The about-page bundle had to add an About entry to the nav. The nav was already wired with Library, Stack, and Notes, but the exact structure of the component varied by render style: some nav implementations use a data array, others use inline JSX with anchor tags. The bundle had to handle both without knowing which one was in the repo today.
The shipped solution is a Python step that scans src/components/ for any .astro file referencing both /notes and one of /library or /stack. That’s the candidate set. For each candidate, the script tries Pattern 1 (regex for a data-array entry like { href: ‘/notes’, label: ‘Notes’ }), then Pattern 2 (regex for inline JSX like Notes). If either matches, the script clones the Notes entry, swaps /notes for /about, swaps the label, increments the number (08 to 09 for the mobile sheet), and inserts the new entry adjacent to the Notes one.
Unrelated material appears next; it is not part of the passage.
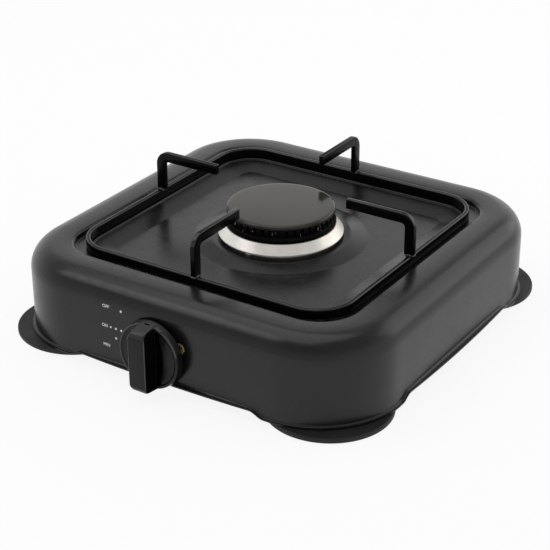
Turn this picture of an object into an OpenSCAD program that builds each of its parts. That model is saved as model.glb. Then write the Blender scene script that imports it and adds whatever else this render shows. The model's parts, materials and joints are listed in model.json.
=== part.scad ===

If neither pattern matches in any candidate file, the script prints a warning and exits with code 0:
WARN: pattern detection failed in all candidates. /about works via URL but is unlinked. Patch nav manually.
The ship continues. The page deploys. The about route is reachable by typing /about into the address bar. The only thing missing is the link in the nav, and adding that by hand takes thirty seconds.
The decision was to make the patch optional rather than required. If I had wired it as a precondition, the bundle would refuse to ship every time the nav structure drifted slightly. By treating it as a best-effort, the ship survives refactoring I haven’t told the agent about yet.
The principle: split your script into preconditions (fail loud, abort) and best-effort steps (warn, continue). Decide upfront which is which.